YouTube - Crash test

YouTube - Spectacular 100mph Train Crash Test

YouTube - Rocket Powered Train Inpact Test

Interesting to hear the Greenies' grasping at straws to obstruct and block the transport and in the same breath they want no CO2 in the air. Kind of like talking out of both sides of your butt.
Hey Phil, we are actually on the same side. I was just playing devil's advocate. But 1 million years? How safe is it really if it's regulated for ONE MILLION YEARS?

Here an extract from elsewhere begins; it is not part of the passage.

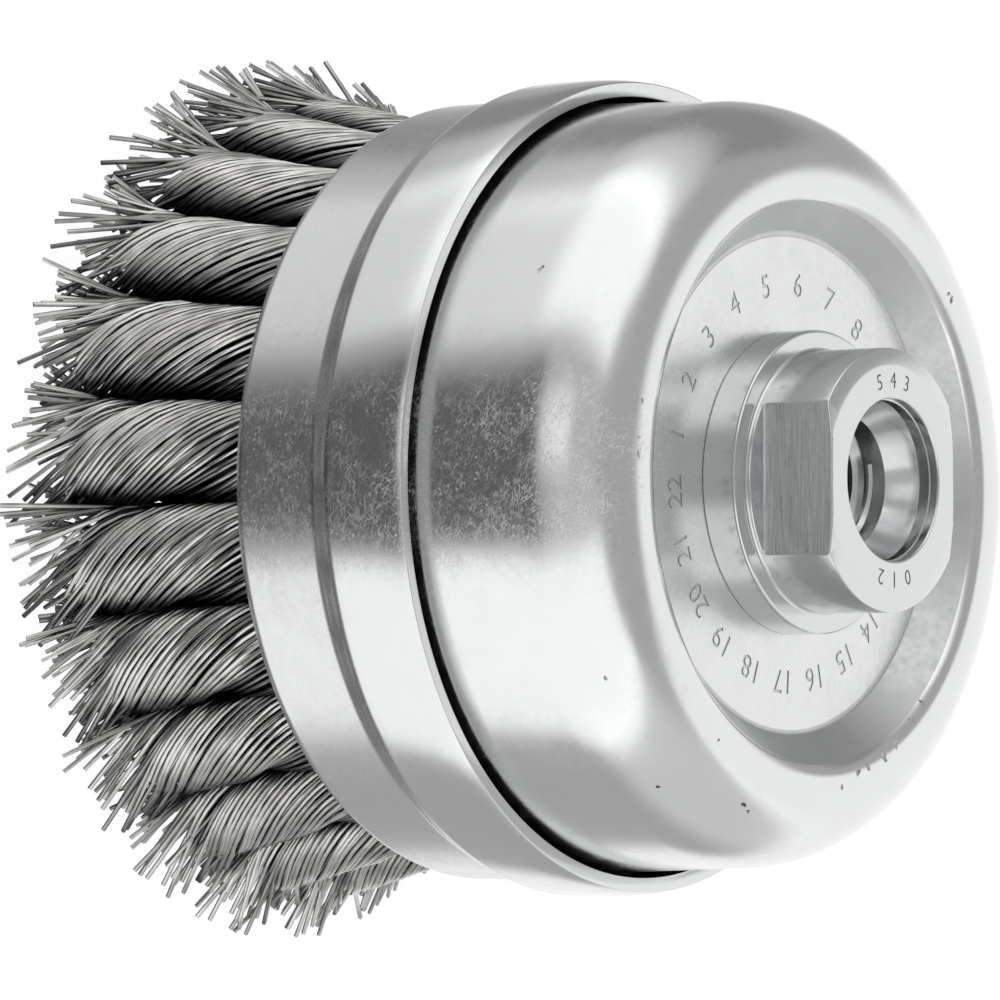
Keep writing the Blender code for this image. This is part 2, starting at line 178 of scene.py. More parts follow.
def zinc_plating(name, hex_colour, roughness, scuffed, dull_below=0.0):
    """Bright zinc plating on drawn or turned steel: a pale mirror with soft mottling. Handling leaves
    short, frosty scratches and pinprick scuffs, most of them on the front, and they show where it
    mirrors the dark. Scuffed is their strength. The plating is hazier below dull_below, in metres."""
    made = bpy.data.materials.new(name)
    made.use_nodes = True
    tree = made.node_tree
    shader = tree.nodes["Principled BSDF"]
    shader.inputs["Metallic"].default_value = 1.0
    shader.inputs["Base Color"].default_value = linear(hex_colour)
    place = add_node(tree, "ShaderNodeTexCoord")["Object"]

    # Clouds 4 mm across, mottling 0.8 mm across and polishing lines 9 mm long and 0.25 mm wide
    cloud = add_node(tree, "ShaderNodeTexNoise", {"Vector": place, "Scale": 1000 / 4.0, "Detail": 5.0,
                                                  "Roughness": 0.62})["Fac"]
    mottle = add_node(tree, "ShaderNodeTexNoise", {"Vector": place, "Scale": 1000 / 0.8, "Detail": 3.0,
                                                   "Roughness": 0.7})["Fac"]
    lines_place = add_node(tree, "ShaderNodeMapping", {
        "Vector": place, "Scale": (110.0, 110.0, 4000.0)})["Vector"]
    lines = add_node(tree, "ShaderNodeTexNoise", {"Vector": lines_place, "Scale": 1.0, "Detail": 3.0,
                                                  "Roughness": 0.65})["Fac"]

    # Pinprick scuffs 0.2 mm across in cells of 0.77 mm, and scratches 1.1 mm long and 0.1 mm wide,
    # laid four ways
    pricks = add_node(tree, "ShaderNodeTexVoronoi", {"Vector": place, "Scale": 1300.0})["Distance"]
    frost = add_node(tree, "ShaderNodeMapRange", {
        "Value": pricks, "From Min": 0.10, "From Max": 0.22, "To Min": 1.0, "To Max": 0.0})["Result"]
    for lean in (4, 27, 62, -48):
        scratch_place = add_node(tree, "ShaderNodeMapping", {
            "Vector": place, "Rotation": (0.0, math.radians(lean), 0.0),
            "Scale": (0.0011, 0.0011, 0.0001)}, vector_type="TEXTURE")["Vector"]
        scratches = add_node(tree, "ShaderNodeTexNoise", {
            "Vector": scratch_place, "Scale": 1.0, "Detail": 2.0})["Fac"]
        scratches = add_node(tree, "ShaderNodeMapRange", {
            "Value": scratches, "From Min": 0.592, "From Max": 0.70, "To Min": 0.0, "To Max": 0.9})["Result"]
        frost = add_node(tree, "ShaderNodeMath", {0: frost, 1: scratches}, operation="MAXIMUM")["Value"]

    # They are bunched by the clouds and lie on a rubbed strip up the front. Its full scuffing reaches
    # 6.5 mm from its middle line and fades out to 12 % at 10.5 mm, which is left all round
    rubbed_line, full_reach, fade_reach, left_over = (-0.001, -0.0405, 0.0), 0.0065, 0.0105, 0.12
    bunched = add_node(tree, "ShaderNodeMapRange", {
        "Value": cloud, "From Min": 0.36, "From Max": 0.60, "To Min": 0.3, "To Max": 1.0})["Result"]
    level = add_node(tree, "ShaderNodeVectorMath", {
        0: place, 1: (1.0, 1.0, 0.0)}, operation="MULTIPLY")["Vector"]
    away = add_node(tree, "ShaderNodeVectorMath", {
        0: level, 1: rubbed_line}, operation="DISTANCE")["Value"]
    rubbed = add_node(tree, "ShaderNodeMapRange", {
        "Value": away, "From Min": full_reach, "From Max": fade_reach, "To Min": scuffed,
        "To Max": scuffed * left_over})["Result"]
    frost = add_node(tree, "ShaderNodeMath", {0: frost, 1: bunched}, operation="MULTIPLY")["Value"]
    frost = add_node(tree, "ShaderNodeMath", {0: frost, 1: rubbed}, operation="MULTIPLY")["Value"]

    # Roughness varies by a fifth with the mottling, and rises where it is scuffed and below dull_below
    grain = add_node(tree, "ShaderNodeMath", {0: mottle, 1: cloud}, operation="ADD")["Value"]
    rough = add_node(tree, "ShaderNodeMapRange", {
        "Value": grain, "From Min": 0.75, "From Max": 1.25, "To Min": roughness * 0.8,
        "To Max": roughness * 1.25})["Result"]
    rough = add_node(tree, "ShaderNodeMath", {0: frost, 1: 0.6, 2: rough}, operation="MULTIPLY_ADD")["Value"]
    up = add_node(tree, "ShaderNodeSeparateXYZ", {0: place})["Z"]
    haze = add_node(tree, "ShaderNodeMapRange", {
        "Value": up, "From Min": dull_below, "From Max": dull_below + 0.002, "To Min": 0.09,
        "To Max": 0.0})["Result"]
    rough = add_node(tree, "ShaderNodeMath", {0: rough, 1: haze}, operation="ADD")["Value"]
    tree.links.new(rough, shader.inputs["Roughness"])

    # Polishing lines and mottling stand a few thousandths of a millimetre high
    height = add_node(tree, "ShaderNodeMath", {
        0: lines, 1: 0.4, 2: mottle}, operation="MULTIPLY_ADD")["Value"]
    bump = add_node(tree, "ShaderNodeBump", {
        "Height": height, "Strength": 0.04, "Distance": 0.00005})["Normal"]
    tree.links.new(bump, shader.inputs["Normal"])
    return made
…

As for the Yucca Mtn. requirements

http://yosemite.epa.gov/opa/admpress.nsf/6424ac1caa800aab85257359003f5337/78...f!OpenDocument

EPA is required to set standards consistent with the findings and recommendations of the National Academy of Sciences (NAS) and satisfy a July 2004 court decision to extend the standards' duration. The Yucca Mountain standards are in line with approaches used in the international radioactive waste management community. The final standards will:

* Retain the dose limit of 15 millirem per year for the first 10,000 years after disposal;
* Establish a dose limit of 100 millirem annual exposure per year between 10,000 years and 1 million years;
* Require the Department of Energy (DOE) to consider the effects of climate change, earthquakes, volcanoes, and corrosion of the waste packages to safely contain the waste during the 1 million-year period; and
* Be consistent with the recommendations of the NAS by establishing a radiological protection standard for this facility at the time of peak dose up to 1 million years after disposal.


Human exposure to radiation varies from natural sources, such as radon and ultraviolet radiation from the sun, and other sources, such as medical X-rays. The average annual radiation exposure from both naturally occurring and manmade sources for a person living in the United States has been estimated to be 360 millirem per year.